Ben Bard (Actor) .. Mr. Brun
Born: January 23, 1893
Died: May 17, 1974
Trivia: Stage actor Ben Bard resettled in Hollywood upon his marriage to serial queen Ruth Roland. In films from 1927, Bard at first specialized in slimy "underworld" roles. Among his early talkie appearances was The Bat Whispers (1930), in which, as "The Unknown," he tied up all the film's loose plot ends. Over at MGM, he played "Sharlie," the erstwhile straight man for radio's Baron Munchausen (Jack Pearl), in Meet the Baron (1933) and Hollywood Party (1934). He then left films for nearly a decade, making his living as an acting teacher and vocal coach. Ben Bard returned to films in 1943 as a member of RKO producer Val Lewton's stock company, essaying substantial roles in Lewton's Leopard Man (1943), The Ghost Ship (1943) and Youth Runs Wild (1944).

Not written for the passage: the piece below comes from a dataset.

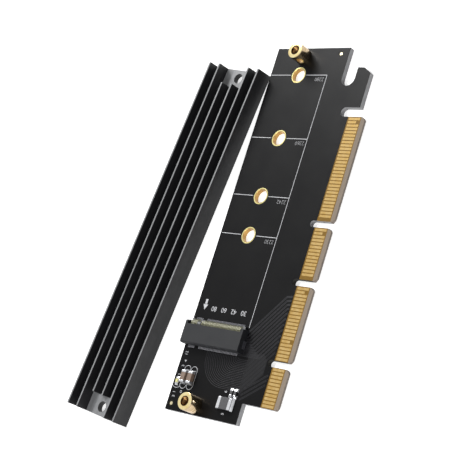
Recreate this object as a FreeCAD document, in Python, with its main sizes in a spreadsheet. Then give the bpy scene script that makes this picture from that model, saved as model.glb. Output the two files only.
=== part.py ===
import FreeCAD
import Part
import math
import os

V = FreeCAD.Vector

# Adapter card lying on its back, with its finned heat sink lying beside it.
# Board axes: x grows towards the contact edge, y from the bracket end to the hook end, z up.

doc = FreeCAD.newDocument("AdapterCard")
sheet = doc.addObject("Spreadsheet::Sheet", "Dimensions")

dimensions = {
    # board
    "boardLength": 111.65,
    "boardWidth": 39.3,
    "boardThick": 1.6,
    "tongueDepth": 12.15,       # main edge to contact edge
    "bracketStep": 6.0,         # bracket end to the first tab
    "maskDepth": 0.05,          # solder mask is missing round the copper
    "cornerRadius": 0.8,
    "bevelDepth": 1.2,
    "bevelAngle": 20.0,
    # edge connector
    "pinPitch": 1.0,
    "keyGap": 1.9,              # width of the key and the two relief notches
    "notchDepth": 7.7,
    "fingerWidth": 0.7,
    "fingerLow": 1.3,           # contact edge to the near end of a finger
    "fingerHigh": 5.3,
    "shortFinger": 1.1,         # presence pins start this much later
    "maskEdge": 5.75,
    # retention hook
    "slotWidth": 4.65,
    "slotFloor": 99.8,
    "prongWidth": 4.95,
    "prongTop": 105.45,
    "prongChamferAcross": 2.7,
    "prongChamferAlong": 1.7,
    "prongFoot": 93.15,
    "hookNotchDepth": 8.8,
    # module socket and its fixing holes
    "moduleAxis": 10.8,         # back edge to the module's centre line
    "moduleDatum": 23.05,       # bracket end to the module's inserted end
    "ringHole": 2.05,
    "ringWall": 0.1,
    "ringFlange": 2.7,
    # spacers
    "spacerInset": 2.75,
    "spacerRadius": 2.5,
    "spacerHeight": 4.6,
    "spacerShank": 1.9,
    "spacerBore": 1.25,
    "spacerMouth": 1.55,
    "spacerRim": 0.25,
    "spacerSunk": 0.1,          # shank's end above the board's back
    # module socket
    "socketWidth": 22.0,
    "socketHeight": 2.4,
    "socketRear": 4.0,          # module datum back to the rear wall
    "socketLip": 3.55,          # module datum forward to the lower jaw's edge
    "socketJaw": 1.65,          # module datum forward to the upper jaw's edge
    "socketEar": 2.85,
    "socketFloor": 0.85,
    "socketSlot": 0.9,
    "socketWall": 0.85,
    "keyOffset": 6.12,
    "keyWidth": 1.2,
    "keyRoot": 0.35,            # how far the key rib runs into the upper jaw
    "contactPitch": 0.5,
    "contactWidth": 0.22,
    "contactThick": 0.15,
    "contactLip": 0.08,         # lower contacts stop this far inside the lip
    "tailReach": 0.65,
    "pegOffset": 9.6,
    "pegWide": 0.8,             # hole radii; each peg is a little thinner
    "pegNarrow": 0.55,
    "pegDepth": 1.3,
    "pegPlay": 0.05,
    "holdDownReach": 0.3,
    "holdDownHeight": 0.9,
    "holdDownRear": 2.6,        # module datum back to the foot's two ends
    "holdDownFront": 0.4,
    # aiming dots
    "dotRadius": 0.5,
    "dotClear": 1.0,
    "dotHookX": 24.3,
    "dotHookY": 109.75,
    "dotBracketX": 1.75,
    "dotBracketY": 1.9,
    # small components: a chip's body stands a little below its plated ends
    "chipStep": 0.03,
    "capacitorLong": 3.4,
    "capacitorWide": 1.6,
    "capacitorHigh": 1.3,
    "capacitorBand": 0.6,
    "capacitorOuterX": 3.9,
    "capacitorInnerX": 6.45,
    "capacitorY": 9.9,
    "fuseLong": 5.0,
    "fuseWide": 3.3,
    "fuseHigh": 1.0,
    "fuseBand": 1.05,
    "fuseX": 21.5,
    "fuseY": 4.9,
    "resistorLong": 1.7,
    "resistorWide": 0.8,
    "resistorHigh": 0.45,
    "resistorBand": 0.35,
    "resistorLeftX": 22.4,
    "resistorRightX": 23.8,
    "resistorY": 8.15,
    "ledLong": 1.7,
    "ledWide": 0.9,
    "ledHigh": 0.3,
    "ledBand": 0.3,
    "ledX": 1.5,
    "ledY": 8.4,
    "lensLong": 1.0,
    "lensWide": 0.84,
    "lensHigh": 0.33,
    # heat sink
    "sinkLength": 111.6,
    "sinkHeight": 5.6,
    "sinkBase": 1.8,
    "finPitch": 4.15,
    "finThick": 0.95,
    "finTip": 0.6,
    "pocketLength": 5.9,
    "sinkHole": 1.6,
    "sinkAlong": 49.05,         # centre of the heat sink, from the board's corner
    "sinkAcross": -18.5,
    "sinkTurn": 6.5,            # its hook end leans towards the board
}

for row, (name, value) in enumerate(dimensions.items(), start=1):
    sheet.set("A%d" % row, name)
    sheet.set("B%d" % row, str(value))
    sheet.setAlias("B%d" % row, name)
doc.recompute()


def dim(name):
    return float(sheet.get(name))


def cell(name):
    return "Dimensions." + name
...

Feodor Chaliapin Jr. (Actor) .. Leo
Born: January 01, 1907
Died: January 01, 1992
Trivia: French actor Feodor Chaliapin, Jr. is the son of the world famous operatic bass whose name he bears. Young Chaliapin, tired of living under his father's fame, finally left Paris so he could find his own fortune. In Hollywood, he began as a bit-player in silent films. Soon he became known as an excellent character actor who appeared in such films as For Whom the Bell Tolls (1943). Chaliapin moved to Italy following the end of WW II and began appearing in films there. He later returned to Hollywood and had a comeback when he was cast into the role of a deadly monk in The Name of the Rose (1986). Originally, John Huston was to play the role, but he fell ill. Chaliapin then appeared in Stanley and Iris as Robert De Niro's father, and may be best remembered as the looney dog-walking grandfather in Moonstruck (1987).